The RRSP maximum for 2020 is $27,230 less PA (Pension Adjustment)
(Thus, your 2019 earned income (see below) needs to be $151,278 to maximize this for 2020).
The RRSP maximum limit for 2019 is $26,500 less PA (Pension adjustment).
Thus, your 2018 earned income (see below) needs to be $147,923 to maximize this for 2019).
The RRSP maximum limit for 2018 is $26,230 less PA (Pension adjustment).
(Thus, your 2017 earned income (see below) needs to be $145,923 to maximize this for 2018).
The RRSP maximum for 2017 is $26,010 less PA (Pension Adjustment)
Thus, your 2016 earned income (see below) needs to be $144,500 to maximize this for 2017).
You can contribute 18% of your earned income from the prior year.
Please check your Notice of Assessment for the RRSP amount allowed, and remember you must deduct carry forward amounts which have not been deducted.
What is Earned Income?
Earned income includes salary, taxable alimony, rental income, CPP disability benefits only, net business income, royalties, supplementary EI (not regular EI) which is then reduced by union dues paid, professional fees, employment expenses, tax deductible alimony, business loss, rental losses, and active partner for a partnership loss. This covers most of the major items. If you need further assistance in determining earned income, please contact me.
RRSP Catch Up Loans for 2019 Tax Season
A Toronto Star article from Money Wise (January 5, 2012) of generally why not to do a RRSP catch up loan. They listed several reasons:1 ) poor market performance last year, 2) Taxpayer had too much debt for credit line and home mortgage, 3) May be better putting funds into other assets, 4) Banks have a ulterior motive for selling RRSP products with transaction fees and interest rate margins/mark up 5) Lack of discipline in applying the tax refund and repaying it to the RRSP loan or other high interest cost debt and 6) loan interest is not deductible.
The reality is that RRSP's are a tax earnings account for which you can reduce your 2019 taxable income for the contributions made into your RRSP from March 2, 2019 to March 2, 2020. So if you earn more than $220,000 and live in Ontario this could reduce your taxes by 53.53% on the earnings above $220,000. Thus, for every $10,000 you can get into your RRSP you save in taxes 53.53% or $5,353 at the tax rate. This is essentially a interest free government loan for a long time and for most people beyond the age of 71.
So in a big year of earnings, you really want to consider a RRSP catch up loan even if your short of cash.

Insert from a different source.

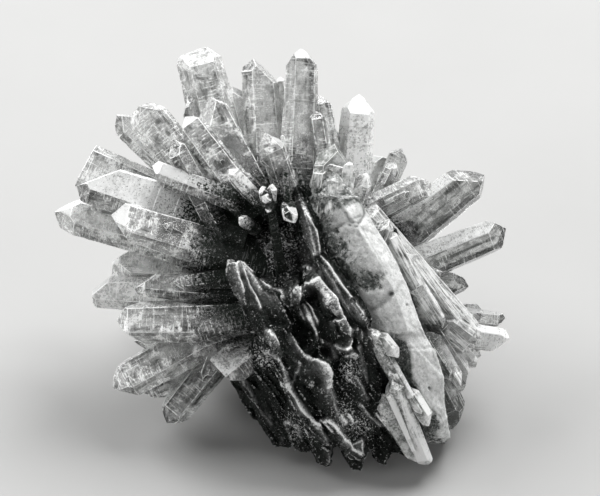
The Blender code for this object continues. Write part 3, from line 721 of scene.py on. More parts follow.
def unseen(spot, w):
    """The show-frame place that the eye sees at a spot, at the depth w."""
    share = (EYE_DISTANCE - w) / EYE_DISTANCE
    middle = Vector(FRAME_CENTRE)
    return Vector((*(middle + (Vector(spot) - middle) * share), w))


def line_distance(spots, line):
    """How far each spot is from a line of straight stretches: above 0 to the left of its run."""
    nearest = np.full(len(spots), np.inf)
    side = np.ones(len(spots))
    for start, end in zip(line, line[1:]):
        start = np.array(start)
        stretch = np.array(end) - start
        share = np.clip((spots - start) @ stretch / (stretch @ stretch), 0, 1)
        offset = spots - start - share[:, None] * stretch
        away = np.linalg.norm(offset, axis=1)
        closer = away < nearest
        nearest = np.where(closer, away, nearest)
        turned = stretch[0] * offset[:, 1] - stretch[1] * offset[:, 0]
        side = np.where(closer, np.sign(turned), side)
    return nearest * side


def blot(spots, middle, radius, power=2):
    """1 at a round blot's middle, falling to 0 beyond its radius, faster for a higher power."""
    away = np.linalg.norm(spots - np.array(middle), axis=1) / radius
    return np.exp(-(away**power))


def new_object(name, mesh, matrix=None):
    made = bpy.data.objects.new(name, mesh)
    if matrix is not None:
        made.matrix_world = matrix
    bpy.context.scene.collection.objects.link(made)
    return made


def mesh_from(bm, name):
    mesh = bpy.data.meshes.new(name)
    bm.to_mesh(mesh)
    bm.free()
    return mesh


def remove(objects):
    for obj in objects:
        mesh = obj.data
        bpy.data.objects.remove(obj)
        bpy.data.meshes.remove(mesh)


def evaluated_copy(obj, name):
    """The object's mesh with its modifiers applied, in world space."""
    bpy.context.view_layer.update()
    seen = obj.evaluated_get(bpy.context.evaluated_depsgraph_get())
    mesh = bpy.data.meshes.new_from_object(seen)
    mesh.transform(obj.matrix_world)
    mesh.name = name
    return mesh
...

Thus, if you sold a rental property with a large capital gain, had a large capital gain, or have a large bonus which puts your taxable income over $95,259 (tax rate is 43.41%) then a RRSP catch up loan may be for you. Also, if the RRSP loan costs less than another high cost credit card or other debt, then use the refund and pay off higher cost debt which is more than twice the interest cost of the RRSP loan and then you're ahead.

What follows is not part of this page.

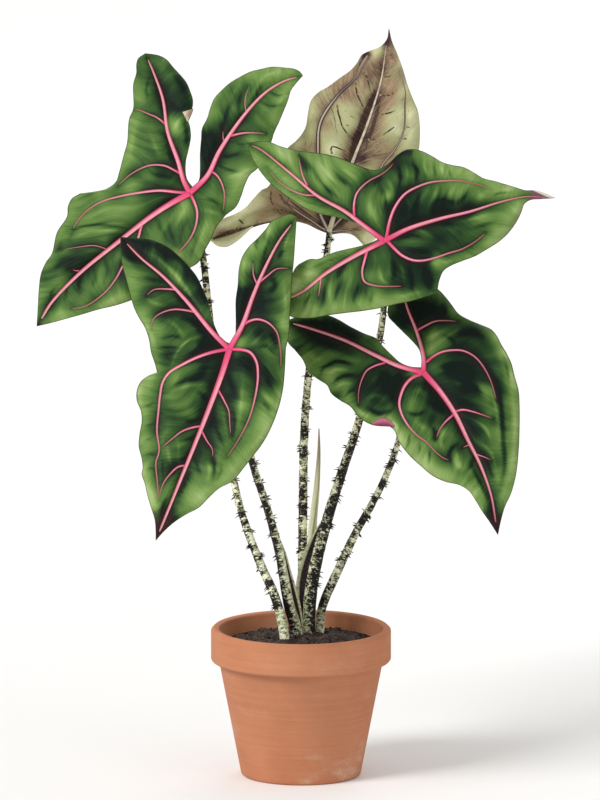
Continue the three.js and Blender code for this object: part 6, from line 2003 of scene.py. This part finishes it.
# %% Crumbs and the colour of earth
def build_crumbs(amount=1500):
    bpy.ops.mesh.primitive_ico_sphere_add(subdivisions=1, radius=1, location=(0, 0, 0))
    stone = bpy.context.active_object
    edit(stone)
    bpy.ops.transform.vertex_random(offset=0.3, seed=5)
    bpy.ops.object.mode_set(mode="OBJECT")
    shape = np.array([v.co for v in stone.data.vertices])
    faces = [tuple(p.vertices) for p in stone.data.polygons]
    bpy.data.objects.remove(stone)
    draw = np.random.default_rng(17)
    parts = []
    for _ in range(amount):
        r, turn = 76.5 * math.sqrt(draw.random()), draw.uniform(0, 2 * math.pi)
        x, y = r * math.cos(turn), r * math.sin(turn)
        size = 0.5 + 1.7 * draw.random() ** 3
        spin = np.array(Matrix.Rotation(draw.uniform(0, 6.28), 3, Vector(draw.normal(size=3))))
        stretch = size * draw.uniform([0.7, 0.7, 0.45], [1.5, 1.1, 0.8])
        body = (shape * stretch) @ spin.T
        lift = soil_height(np.array(x), np.array(y)) + 0.15 * size
        points = (body + [x, y, float(lift)]) / 1000
        parts.append((points, faces, dict(hue=np.full(len(points), draw.random()))))
    points, faces, fields = gathered(parts)
    piece = finished_mesh("soil_crumbs", points, faces, [soil_finish(True)], fields, merge=1e-8)
    for face in piece.data.polygons:
        face.use_smooth = False
    return seat(piece, "soil")


def soil_finish(crumbs):
    earth = Finish("soil crumbs" if crumbs else "soil", 0.95, Specular_IOR_Level=0.2)
    spot = earth.spot()
    cloud = earth.noise(spot, 90.0, 4.0, 0.6)
    grain = earth.noise(spot, 700.0, 3.0)
    lumps = earth.cells(spot, 260.0)
    uneven = earth.field("hue") * 0.45 - 0.2 if crumbs else lumps * 0.2 - 0.08
    colour = earth.ramp(
        cloud * 0.6 + grain * 0.3 + uneven,
        [(0.15, (0.012, 0.008, 0.009)), (0.4, (0.035, 0.024, 0.022)), (0.6, (0.085, 0.06, 0.05)),
         (0.85, (0.2, 0.155, 0.12))],
    )
    return earth.paint(colour, 0.92 + (grain - 0.5) * 0.1, grain * 0.6 + lumps * -0.5, 0.0008)


repaint(soil, soil_finish(False))
crumbs = build_crumbs()
print("crumbs:", len(crumbs.data.polygons), "faces")

# %% [markdown]
# ## The rootstock
# Under the soil all the stalks grow from one knobbed stump. It is hidden, so the plain solid stays
# and only gets a finish: brown fibrous bark with pale rings where old leaves dropped.

# %% Rootstock finish
def root_finish():
    bark = Finish("rootstock", 0.9, Specular_IOR_Level=0.2)
    spot = bark.spot()
    fibre = bark.noise(bark.scaled(spot, 500.0, 500.0, 60.0), 1.0, 3.0)
    rings = bark.noise(bark.scaled(spot, 20.0, 20.0, 300.0), 1.0, 2.0)
    colour = bark.ramp(
        fibre * 0.6 + rings * 0.4,
        [(0.3, (0.035, 0.02, 0.014)), (0.5, (0.11, 0.062, 0.038)), (0.7, (0.24, 0.16, 0.1))],
    )
    return bark.paint(colour, 0.88 + fibre * 0.1, fibre + rings, 0.0006)


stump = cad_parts["rootstock"]
repaint(stump, root_finish())
print("rootstock keeps its", len(stump.data.polygons), "plain faces")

The advantages of RRSP's are they act as worst case emergency funds (this is last resort item and TFSA's are better for emergency money), but are great for first time home buyers ($35,000 can come out towards your first time home purchase), or if you go back to school as part of life long learning program, and just to add to your retirement cash flow which is the original purpose of the savings. Remember the tax refund is essentially a government interest free loan for a very long time. Also, when you retire, you may be able to remove the RRSP funds at a lower tax bracket, say 20% and save half the taxes on repayment in 30 years or so. Would you rather pay taxes now or the same or lower taxes in 30 years? I am for the delay!
The negatives are that if you invest in the stock market and not sure on the risks of the market, your RRSP returns may not be as you like or had planned. Then consider a portion of your retirement allocation within the RRSP in a GIC in the 1-3 year horizon if your worried about the stock market in the interim. However, most of your portfolio should be in the market within your RRSP on a 3-15 year outlook. Do your stock investing on the outside and keep the RRSP less risky.
However, RRSP catch up loans are not for everyone, those under $47,630 in total on line 150 of the 2019 income tax return as you are in the lower tax brackets. RRSP catch up loans are a useful tool in a unusually high income year to delay the tax and prosper.